» Task to carry out:
Lift out, unaltered, the lines of the material below between the line holding "for node in" and the line holding "obj.data.transform(world)", counting both.

» Material provided:

==========

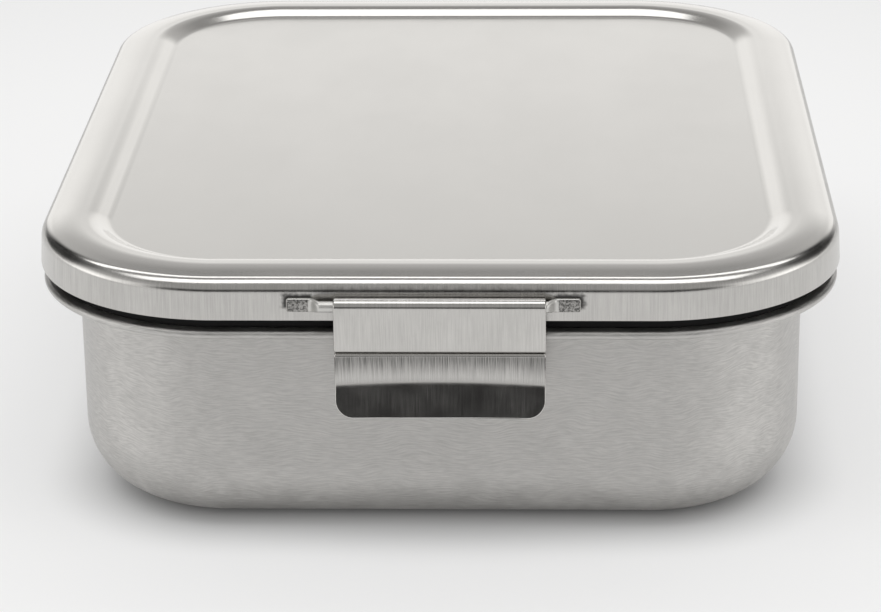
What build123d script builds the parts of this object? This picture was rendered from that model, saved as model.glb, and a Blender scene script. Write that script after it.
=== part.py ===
from build123d import *
import os

# A steel lunch box: a deep-drawn tray, a pressed lid with a seal, and a clip at each short end.
# The frame: origin at the middle of the tray's flat bottom, +Z up, the front clip on the -Y side.
# Every outline is a rounded rectangle that lies a constant distance inside the lid's outline.

# Lid outline, seen from above, where the skirt ends
LID_WIDTH = 165.0
LID_DEPTH = 201.8
LID_CORNER = 39.4

# Sheet metal
SHEET = 0.6

# Lid pressing: heights, and distances in from the lid's outline, to corners that its bends round off
SKIRT_BOTTOM = 49.6
LID_TOP = 58.9
SKIRT_DRAFT = 0.5
SHOULDER_RADIUS = 2.4
SHOULDER_DROP = 0.8
BORDER_INSET = 10.6
BORDER_RADIUS = 12.0
STEP_WIDTH = 4.0
STEP_DEPTH = 1.7
STEP_RADIUS = 3.0
PANEL_INSET = 18.0

# Tray pressing
WALL_INSET = 7.7
BOTTOM_RADIUS = 15.0
FLANGE_TOP = 47.1
FLANGE_BEND = 1.6
BEAD_INSET = 0.45
BEAD_RADIUS = 0.9

# Seal: a web under the lid's border, and a leg that stands on the tray's flange
SEAL_OUTER = 1.7
SEAL_INNER = 7.4
SEAL_WEB_BOTTOM = 54.6
SEAL_LEG_OUTER = 2.6
SEAL_LEG_INNER = 5.6
SEAL_GAP = 0.1
SEAL_LID_GAP = 0.15

# Hinge bars, spot-welded to the skirt at both ends
HINGE_HEIGHT = 53.5
HINGE_STAND_OFF = 2.3
BAR_RADIUS = 1.1
BAR_STRAIGHT = 44.6
BAR_BEND_LENGTH = 2.4
BAR_BEND_RADIUS = 2.0
BAR_END_LENGTH = 1.0
BAR_SKIRT_GAP = 0.02
PAD_SPACING = 53.0
PAD_WIDTH = 4.6
PAD_HEIGHT = 2.8
PAD_THICKNESS = 1.1
PAD_CORNER = 0.5
WELD_SINK = 0.05

# Clips: distances out from the lid's outline, and heights. Each one has slid along its bar.
CLIP_WIDTH = 41.4
CLIP_SLIDE = 1.3
CLIP_CORNER = 3.3
ROLL_GAP = 0.1
FOLD_TOP_OUT = 3.6
FOLD_TOP_HEIGHT = 45.0
CATCH_OUT = -1.0
CATCH_HEIGHT = 44.8
CATCH_BACK_HEIGHT = 43.7
CATCH_RADIUS = 0.5
TAB_TOP_OUT = 3.0
TAB_TOP_HEIGHT = 43.5
TAB_BEND_HEIGHT = 37.4
TAB_END_OUT = 4.9
TAB_BOTTOM = 30.2

# The plane of a profile: its x runs in from the lid's outline, and its y is the height.
PROFILE_PLANE = Plane(origin=(0, -LID_DEPTH / 2, 0), x_dir=(0, 1, 0), z_dir=(1, 0, 0))


def moved_sideways(points, distance):
    """The corners of an open polyline, moved to its left by a distance."""
    points = [Vector(*point) for point in points]
    runs = [(end - start).normalized() for start, end in zip(points, points[1:])]
    lefts = [Vector(-run.Y, run.X) for run in runs]
    moved = [points[0] + lefts[0] * distance]
    for point, before, after in zip(points[1:-1], lefts, lefts[1:]):
        moved.append(point + (before + after) * (distance / (1 + before.dot(after))))
    moved.append(points[-1] + lefts[-1] * distance)
    return moved


def turns_left(start, corner, end):
    """Whether a polyline turns left at a corner."""
    before = Vector(*corner) - Vector(*start)
    after = Vector(*end) - Vector(*corner)
    return before.X * after.Y > before.Y * after.X


def side_line(points, radii, distance):
    """A filleted polyline at a distance to the left of the middle line through the points."""
    corners = zip(points, points[1:], points[2:])
    changes = [-distance if turns_left(*corner) else distance for corner in corners]
    line_radii = [radius + change for radius, change in zip(radii, changes)]
    return FilletPolyline(*moved_sideways(points, distance), radius=line_radii)


def sheet_section(points, radii, thickness=SHEET):
    """The section of a bent sheet whose middle line has these corners and bend radii."""
    left = side_line(points, radii, thickness / 2)
    right = side_line(points, radii, -thickness / 2)
    ends = [Line(left @ 0, right @ 0), Line(left @ 1, right @ 1)]
    return make_face([left.edges(), right.edges(), ends])


def outline(inset):
    """The rounded rectangle at a distance inside the lid's outline."""
    return RectangleRounded(LID_WIDTH - 2 * inset, LID_DEPTH - 2 * inset, LID_CORNER - inset)


def ring_path():
    """The lid's outline as a closed line that starts in the middle of the front side."""
    x, y, r = LID_WIDTH / 2, LID_DEPTH / 2, LID_CORNER
    corners = [(0, -y), (x, -y), (x, y), (-x, y), (-x, -y)]
    return FilletPolyline(*corners, (0, -y), radius=[0, r, r, r, r], close=True)


def ring(section):
    """A section carried once round the lid's outline."""
    return sweep(PROFILE_PLANE * section, path=ring_path().wire())


def plate(inset, bottom):
    """A flat sheet inside a rounded rectangle."""
    return Pos(0, 0, bottom) * extrude(outline(inset), SHEET)


def make_tray():
    half = SHEET / 2
    wall = WALL_INSET + half
    flange = FLANGE_TOP - half
    bead_middle = BEAD_INSET + BEAD_RADIUS
    bottom_edge = WALL_INSET + BOTTOM_RADIUS + 1
    points = [(bead_middle, flange), (wall, flange), (wall, half), (bottom_edge, half)]
    section = sheet_section(points, [FLANGE_BEND, BOTTOM_RADIUS - half])
    bead = Pos(bead_middle, FLANGE_TOP - BEAD_RADIUS) * Circle(BEAD_RADIUS)
    return ring(section + bead) + plate(bottom_edge, 0)


def lid_points():
    """The middle line of the lid's sheet, from the skirt's edge in to the flat panel."""
    half = SHEET / 2
    top = LID_TOP - half
    panel = top - STEP_DEPTH
    return [
        (half, SKIRT_BOTTOM),
        (SKIRT_DRAFT + half, top - SHOULDER_DROP),
        (BORDER_INSET, top),
        (BORDER_INSET + STEP_WIDTH, panel),
        (PANEL_INSET, panel),
    ]


def make_lid_shell():
    points = lid_points()
    radii = [SHOULDER_RADIUS - SHEET / 2, BORDER_RADIUS, STEP_RADIUS]
    panel_bottom = points[-1][1] - SHEET / 2
    return ring(sheet_section(points, radii)) + plate(PANEL_INSET, panel_bottom)


def make_lid_seal():
    web_top = LID_TOP - SHEET - SHOULDER_DROP - SEAL_LID_GAP
    leg_bottom = FLANGE_TOP + SEAL_GAP
    bevel = SHOULDER_RADIUS / 2
    corners = [
        (SEAL_OUTER, SEAL_WEB_BOTTOM),
        (SEAL_LEG_OUTER, SEAL_WEB_BOTTOM),
        (SEAL_LEG_OUTER, leg_bottom),
        (SEAL_LEG_INNER, leg_bottom),
        (SEAL_LEG_INNER, SEAL_WEB_BOTTOM),
        (SEAL_INNER, SEAL_WEB_BOTTOM),
        (SEAL_INNER, web_top),
        (SEAL_OUTER + bevel, web_top),
        (SEAL_OUTER, web_top - bevel),
    ]
    return ring(make_face(Polyline(*corners, close=True)))


def skirt_out(height):
    """How far the skirt's face stands out from the lid's outline at a height."""
    (foot_in, foot), (top_in, top) = lid_points()[:2]
    return -(top_in - foot_in) * (height - foot) / (top - foot)


def skirt_tilt():
    """The skirt's lean from upright, in degrees."""
    (foot_in, foot), (top_in, top) = lid_points()[:2]
    return (Vector(top, 0) - Vector(foot, 0)).get_angle(Vector(top - foot, top_in - foot_in))


def make_front_bar():
    end_out = skirt_out(HINGE_HEIGHT) + BAR_RADIUS + BAR_SKIRT_GAP
    half_straight = BAR_STRAIGHT / 2
    bend_end = half_straight + BAR_BEND_LENGTH
    bar_end = bend_end + BAR_END_LENGTH
    half_route = [(bar_end, end_out), (bend_end, end_out), (half_straight, HINGE_STAND_OFF)]
    route = half_route + [(-x, out) for x, out in reversed(half_route)]
    points = [(x, -LID_DEPTH / 2 - out, HINGE_HEIGHT) for x, out in route]
    path = FilletPolyline(*points, radius=BAR_BEND_RADIUS)
    start = Plane(origin=path @ 0, z_dir=path % 0)
    bar = sweep(start * Circle(BAR_RADIUS), path=path.wire())
    return bar + [make_weld_pad(side * PAD_SPACING / 2) for side in (-1, 1)]


def make_weld_pad(x):
    """A flattened end of the bar, lying on the skirt."""
    out = skirt_out(HINGE_HEIGHT) + PAD_THICKNESS / 2 - WELD_SINK
    pad = extrude(RectangleRounded(PAD_WIDTH, PAD_HEIGHT, PAD_CORNER), PAD_THICKNESS / 2, both=True)
    return Pos(x, -LID_DEPTH / 2 - out, HINGE_HEIGHT) * Rot(X=90 - skirt_tilt()) * pad


def clip_section():
    """The clip's section: x out from the lid's outline, y the height."""
    inner = BAR_RADIUS + ROLL_GAP
    outer = inner + SHEET
    roll = Circle(outer) - Circle(inner)
    roll -= Pos(inner / 2, -outer / 2) * Rectangle(inner, outer)
    plate_out = HINGE_STAND_OFF + (inner + outer) / 2
    points = [
        (plate_out, HINGE_HEIGHT),
        (FOLD_TOP_OUT, FOLD_TOP_HEIGHT),
        (CATCH_OUT, CATCH_HEIGHT),
        (CATCH_OUT, CATCH_BACK_HEIGHT),
        (TAB_TOP_OUT, TAB_TOP_HEIGHT),
        (TAB_TOP_OUT, TAB_BEND_HEIGHT),
        (TAB_END_OUT, TAB_BOTTOM),
    ]
    bent_plate = sheet_section(points, [0.7, CATCH_RADIUS, CATCH_RADIUS, 1.2, 5.0])
    return Pos(HINGE_STAND_OFF, HINGE_HEIGHT) * roll + bent_plate


def make_front_clip():
    plane = Plane(origin=(0, -LID_DEPTH / 2, 0), x_dir=(0, -1, 0), z_dir=(-1, 0, 0))
    strip = Pos(CLIP_SLIDE, 0, 0) * extrude(plane * clip_section(), CLIP_WIDTH / 2, both=True)
    height = 2 * (HINGE_HEIGHT - TAB_BOTTOM)
    front = RectangleRounded(CLIP_WIDTH, height, CLIP_CORNER)
    origin = (CLIP_SLIDE, -LID_DEPTH / 2, HINGE_HEIGHT)
    front_plane = Plane(origin=origin, x_dir=(1, 0, 0), z_dir=(0, -1, 0))
    return strip & extrude(front_plane * front, CLIP_WIDTH / 2, both=True)


def turned_to_rear(piece):
    """The same piece at the other short end."""
    return Rot(Z=180) * piece


def main():
    front_bar = make_front_bar()
    front_clip = make_front_clip()
    pieces = {
        "tray": make_tray(),
        "lid_shell": make_lid_shell(),
        "lid_seal": make_lid_seal(),
        "front_hinge_bar": front_bar,
        "rear_hinge_bar": turned_to_rear(front_bar),
        "front_clip": front_clip,
        "rear_clip": turned_to_rear(front_clip),
    }
    os.makedirs("parts", exist_ok=True)
    for name, shape in pieces.items():
        export_step(shape, f"parts/{name}.step")


main()
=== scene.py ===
import math

import bmesh
import bpy
import numpy as np
from mathutils import Matrix, Vector


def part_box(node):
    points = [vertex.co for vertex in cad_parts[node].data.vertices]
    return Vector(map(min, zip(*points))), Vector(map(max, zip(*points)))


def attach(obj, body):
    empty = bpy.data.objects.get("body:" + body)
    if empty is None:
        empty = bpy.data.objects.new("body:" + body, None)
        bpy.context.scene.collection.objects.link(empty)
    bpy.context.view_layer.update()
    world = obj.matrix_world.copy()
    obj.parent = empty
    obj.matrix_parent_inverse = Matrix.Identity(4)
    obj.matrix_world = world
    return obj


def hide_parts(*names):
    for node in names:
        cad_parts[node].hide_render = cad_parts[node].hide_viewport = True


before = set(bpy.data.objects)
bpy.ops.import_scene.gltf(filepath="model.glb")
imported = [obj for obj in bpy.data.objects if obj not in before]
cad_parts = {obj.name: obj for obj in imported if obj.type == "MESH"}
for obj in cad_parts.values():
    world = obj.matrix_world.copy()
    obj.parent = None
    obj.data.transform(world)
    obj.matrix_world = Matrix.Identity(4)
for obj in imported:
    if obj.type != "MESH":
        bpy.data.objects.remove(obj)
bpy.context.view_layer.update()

# Sheet parts are bent middle lines with a thickness, carried round the lid's outline or across a clip.
# A profile's points are (distance in from the lid's outline, height) and a clip's are (out, height).
MM = 0.001
SHEET = 0.6 * MM
HALF_SHEET = SHEET / 2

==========

» Correct result:
    for node in names:
        cad_parts[node].hide_render = cad_parts[node].hide_viewport = True


before = set(bpy.data.objects)
bpy.ops.import_scene.gltf(filepath="model.glb")
imported = [obj for obj in bpy.data.objects if obj not in before]
cad_parts = {obj.name: obj for obj in imported if obj.type == "MESH"}
for obj in cad_parts.values():
    world = obj.matrix_world.copy()
    obj.parent = None
    obj.data.transform(world)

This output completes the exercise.